Of special interest it must be noted that only the people who created the derivative can determine if it is or is not in default. There appears to be no mechanism by which the purchaser can make this determination.
The CIA World Factbook for 2013 places the Gross World Product at $74.31 trillion.  According to the Bank for International Settlements, the total notional value of derivatives contracts around the world has ballooned to an astounding 710 trillion dollars ($710,000,000,000,000).  Other estimates put the grand total well over a quadrillion dollars. The ‘bets’ placed on the economy of the world are roughly 10 times the value of all of the goods and services produced in the world in one year. It has been estimated that the total value of all land, property and goods on the planet is 3 times world GDP or $223 trillion.
In accounting assets must equal liabilities. If they don’t, it is evidence of some type of theft or fraud.
The argument is often made that the notational value of the bets cancel out each other. Since all bets are either winners or losers if all bets were settled today, the winners would receive and the losers would pay out between 1 and 1.5 times the current market value of the entire planet. It is obvious that these bets can never be paid.  It is also obvious that many derivatives are either not secured by any underlying collateral or are secured by the same collateral used many times over. Imagine a scheme where 100 mortgages for $100k each are issued against a single house valued at $100k and you grasp the essence of cross collateralized financial instruments. It was the same scheme used in the stock market and consumer finance that brought about the Great Depression of 1929 and 1930s.

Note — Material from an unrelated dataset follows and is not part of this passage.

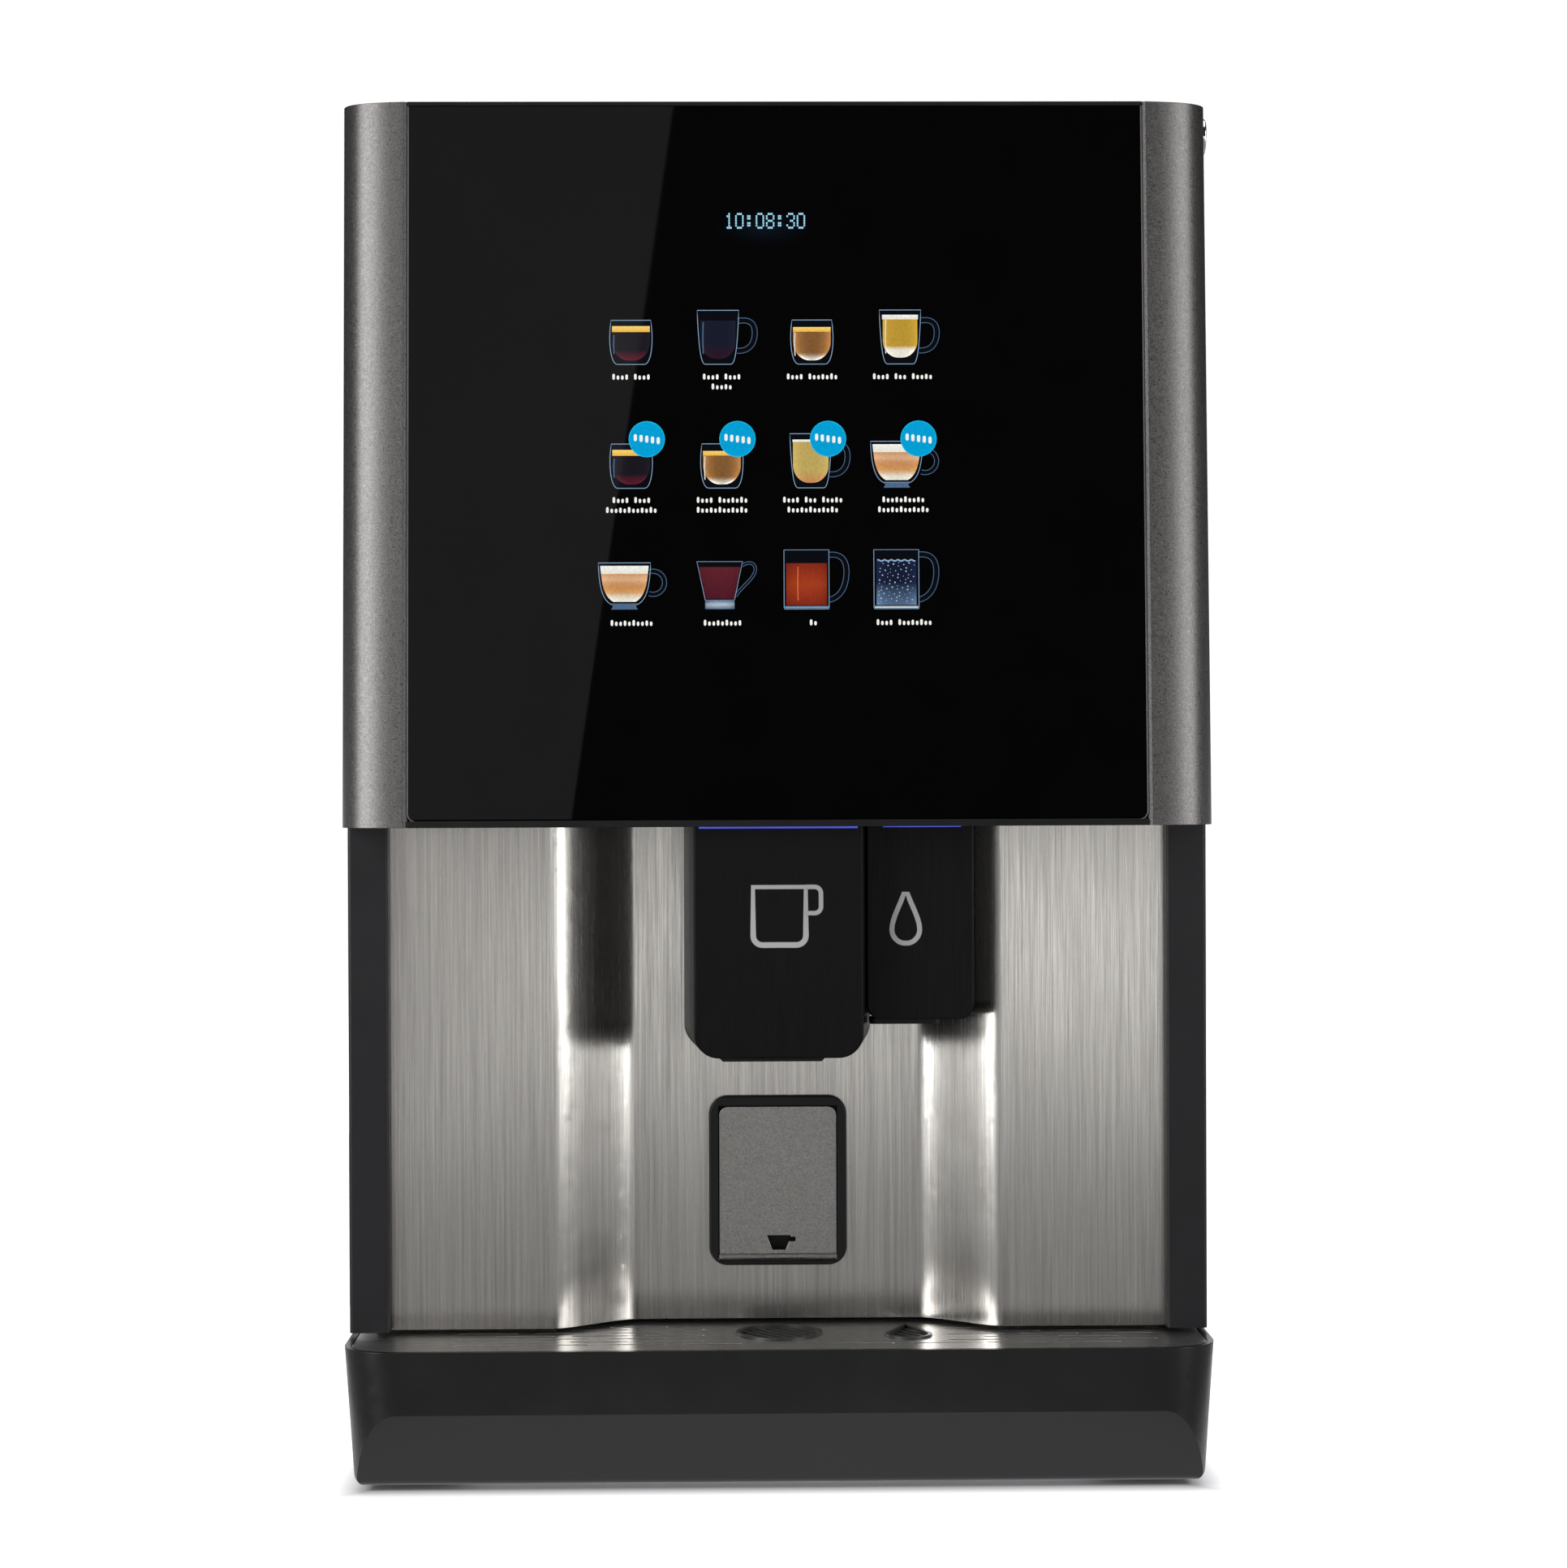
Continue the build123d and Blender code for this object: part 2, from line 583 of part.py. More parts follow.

The Great Depression of the 21st century was brought about by the bailouts of large financial institutions. These bailouts removed enough money from circulation so that there is now insufficient money to maintain a level of commercial activity sufficient to create full employment while clearing the market of accumulated inventory. The purpose of the depression is to cover up the great swindle in the derivatives market. The facts speak for themselves.